Yang paling menyedihkan adalah bahwa 42% dari total kasus kekerasan tersebut merupakan kekerasan seksual, menjadikannya bentuk kekerasan tertinggi di sekolah, disusul oleh perundungan (31%), kekerasan psikis (11%), kekerasan fisik (10%), dan diskriminasi kebijakan (6%). Fakta ini sangat memprihatinkan, mengingat sebagian besar korbannya adalah anak-anak yang seharusnya dilindungi di usia pertumbuhan mereka.
Masih banyak pihak yang menganggap pendidikan seksual sebagai hal tabu, padahal justru dengan edukasi yang benar anak-anak dapat memahami batasan pergaulan dan pentingnya menghargai tubuh sendiri dan orang lain. Pendidikan seksual bukanlah pornografi. Sebaliknya, inilah bekal penting agar remaja memiliki kesadaran dan tanggung jawab terhadap tindakan mereka, terlebih di era digital yang dipenuhi konten tak layak konsumsi anak-anak.
Menghadapi situasi seperti ini, apalagi saya sebagai guru merasa sangat prihatin dan kuatir. Kemunculan kasus-kasus itu menjadi sangat krusial apalagi isu terkait kekerasan seksual terhadap anak yang marak terjadi. Bukan hanya di lingkungan masyarakat secara umum, kekerasan seksual terhadap anak juga kerap terjadi di lingkungan pendidikan bahkan lingkungan pendidikan berbasis agama.
Seharusnya lingkungan pendidikan sebagai miniatur rekayasa sosial masyarakat mestinya bisa menjadi entitas yang membentuk manusia unggul dan beradab. Menjadi sangat mengkhawatirkan jika tindakan kekerasan seksual marak di lingkungan pendidikan kita.
Sekolah tidak bisa hanya menjadi tempat transfer ilmu, melainkan harus menjadi tempat yang aman, ramah, dan inklusif bagi seluruh siswa. Di sinilah pentingnya menciptakan “sekolah ramah semua”, bukan hanya “sekolah ramah anak.” Ini berarti menciptakan budaya sekolah yang mencegah kekerasan, mendeteksi gejala awal penyimpangan perilaku, dan membangun sistem pendampingan yang kuat.
Kekerasan di sekolah bukan hanya tanggung jawab guru, tetapi juga orang tua, pemerintah, media, dan masyarakat luas. Memutus mata rantai kekerasan dan intoleransi memerlukan komitmen kolektif dan pendekatan komprehensif.

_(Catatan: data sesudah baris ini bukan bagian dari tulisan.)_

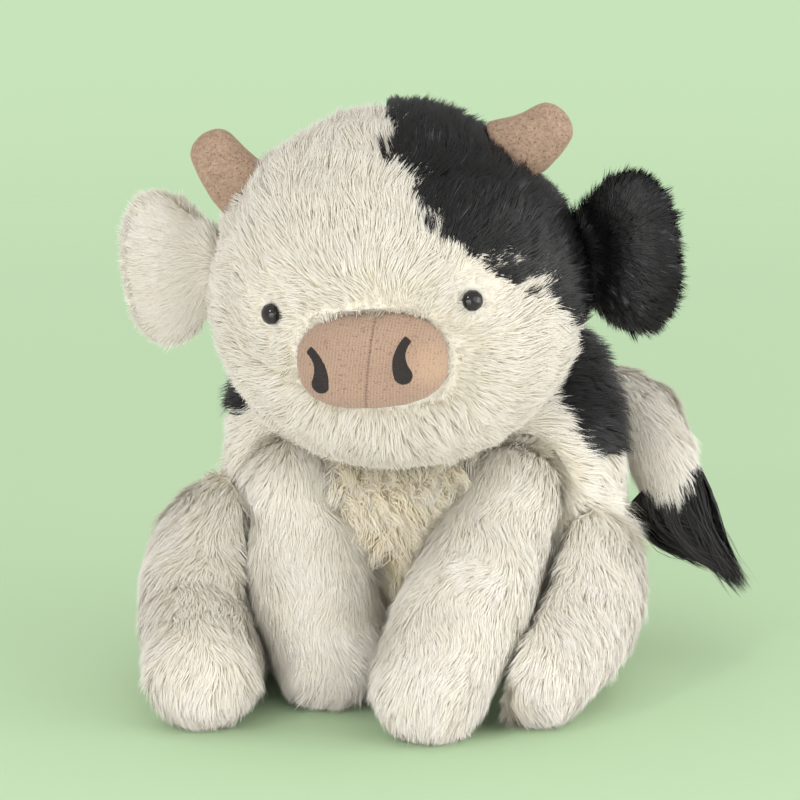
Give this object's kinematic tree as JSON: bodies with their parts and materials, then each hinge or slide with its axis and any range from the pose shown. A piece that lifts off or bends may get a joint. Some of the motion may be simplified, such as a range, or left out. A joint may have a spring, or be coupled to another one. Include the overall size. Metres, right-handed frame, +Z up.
{
  "type": "plush cow",
  "caption": "Seated plush cow toy: furry sewn body with a turning head, floppy ears, soft horns, knit muzzle, bendy legs and a tufted tail, for cuddling and display.",
  "frame": {"origin": "middle of the flat seat under the trunk, on the surface that the toy sits on", "axes": "+Z up, -Y the way the toy faces, +X towards the toy's own left side, where its black ear is"},
  "size_m": [0.2853, 0.2852, 0.292],
  "materials": {
    "white_plush": "long soft pile, creamy white",
    "black_plush": "long soft pile, black with a grey sheen",
    "tan_suede": "short napped knit, matte tan",
    "black_thread": "satin stitch embroidery, black",
    "eye_plastic": "polished, nearly black brown",
    "washer_plastic": "plain moulded, off-white",
    "fibre_fill": "loose polyester fibre, white",
    "sack_cloth": "thin plain woven cloth, natural"
  },
  "bodies": {
    "trunk": {"trunk_cover": "white_plush", "saddle_patch": "black_plush", "trunk_stuffing": "fibre_fill", "pellet_sack": "sack_cloth"},
    "head": {"head_cover": "white_plush", "head_patch": "black_plush", "head_stuffing": "fibre_fill", "muzzle": "tan_suede", "nostril_left": "black_thread", "nostril_right": "black_thread", "eye_left": "eye_plastic", "eye_right": "eye_plastic", "eye_washer_left": "washer_plastic", "eye_washer_right": "washer_plastic", "horn_left": "tan_suede", "horn_right": "tan_suede"},
    "ear_left": {"ear_left": "black_plush"},
    "ear_right": {"ear_right": "white_plush"},
    "front_leg_left": {"front_leg_left_cover": "white_plush", "front_leg_left_stuffing": "fibre_fill"},
    "front_leg_right": {"front_leg_right_cover": "white_plush", "front_leg_right_stuffing": "fibre_fill"},
    "hind_leg_left": {"hind_leg_left_cover": "white_plush", "hind_leg_left_stuffing": "fibre_fill"},
    "hind_leg_right": {"hind_leg_right_cover": "white_plush", "hind_leg_right_stuffing": "fibre_fill"},
    "tail": {"tail_cover": "white_plush", "tail_stuffing": "fibre_fill", "tail_tuft": "black_plush"}
  },
  "joints": [
    {"name": "head_turn", "type": "hinge", "parent": "trunk", "child": "head", "pos_m": [0, -0.05494, 0.14305], "axis": [0, -0.7071, 0.7071], "range_deg": [-20, 20], "stiffness_Nm_per_rad": 0.3},
    {"name": "ear_left_flop", "type": "hinge", "parent": "head", "child": "ear_left", "pos_m": [0.08689, -0.08101, 0.2182], "axis": [-0.1045, 0, 0.9945], "range_deg": [-20, 20], "stiffness_Nm_per_rad": 0.02},
    {"name": "ear_right_flop", "type": "hinge", "parent": "head", "child": "ear_right", "pos_m": [-0.08896, -0.08101, 0.2075], "axis": [-0.1045, 0, 0.9945], "range_deg": [-20, 20], "stiffness_Nm_per_rad": 0.02},
    {"name": "front_leg_left_lift", "type": "hinge", "parent": "trunk", "child": "front_leg_left", "pos_m": [0.05193, -0.06865, 0.10004], "axis": [-1, 0, 0], "range_deg": [0, 35], "stiffness_Nm_per_rad": 0.05},
    {"name": "front_leg_right_lift", "type": "hinge", "parent": "trunk", "child": "front_leg_right", "pos_m": [-0.05193, -0.06865, 0.10004], "axis": [-1, 0, 0], "range_deg": [0, 50], "stiffness_Nm_per_rad": 0.05},
    {"name": "hind_leg_left_splay", "type": "hinge", "parent": "trunk", "child": "hind_leg_left", "pos_m": [0.07618, 0.00758, 0.05423], "axis": [0, 0, 1], "range_deg": [0, 25], "stiffness_Nm_per_rad": 0.05},
    {"name": "hind_leg_right_splay", "type": "hinge", "parent": "trunk", "child": "hind_leg_right", "pos_m": [-0.07618, 0.00758, 0.05423], "axis": [0, 0, -1], "range_deg": [0, 25], "stiffness_Nm_per_rad": 0.05},
    {"name": "tail_swing", "type": "hinge", "parent": "trunk", "child": "tail", "pos_m": [0, 0.06368, 0.08789], "axis": [0, 0, 1], "range_deg": [0, 60], "stiffness_Nm_per_rad": 0.02}
  ]
}
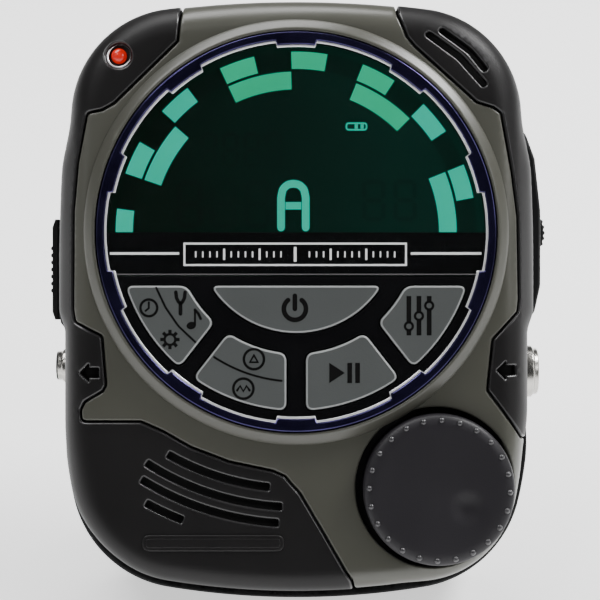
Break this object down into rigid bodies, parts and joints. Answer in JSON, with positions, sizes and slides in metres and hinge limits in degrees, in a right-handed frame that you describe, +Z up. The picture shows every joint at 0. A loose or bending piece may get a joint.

Jangan tunggu sampai tragedi besar terjadi. Saat anak-anak tidak lagi merasa aman di sekolah, kita semua harus bertanya, apa yang salah dengan sistem pendidikan kita? Sudah saatnya sekolah menjadi rumah kedua yang benar-benar aman—bukan hanya dalam slogan, tetapi juga dalam realita.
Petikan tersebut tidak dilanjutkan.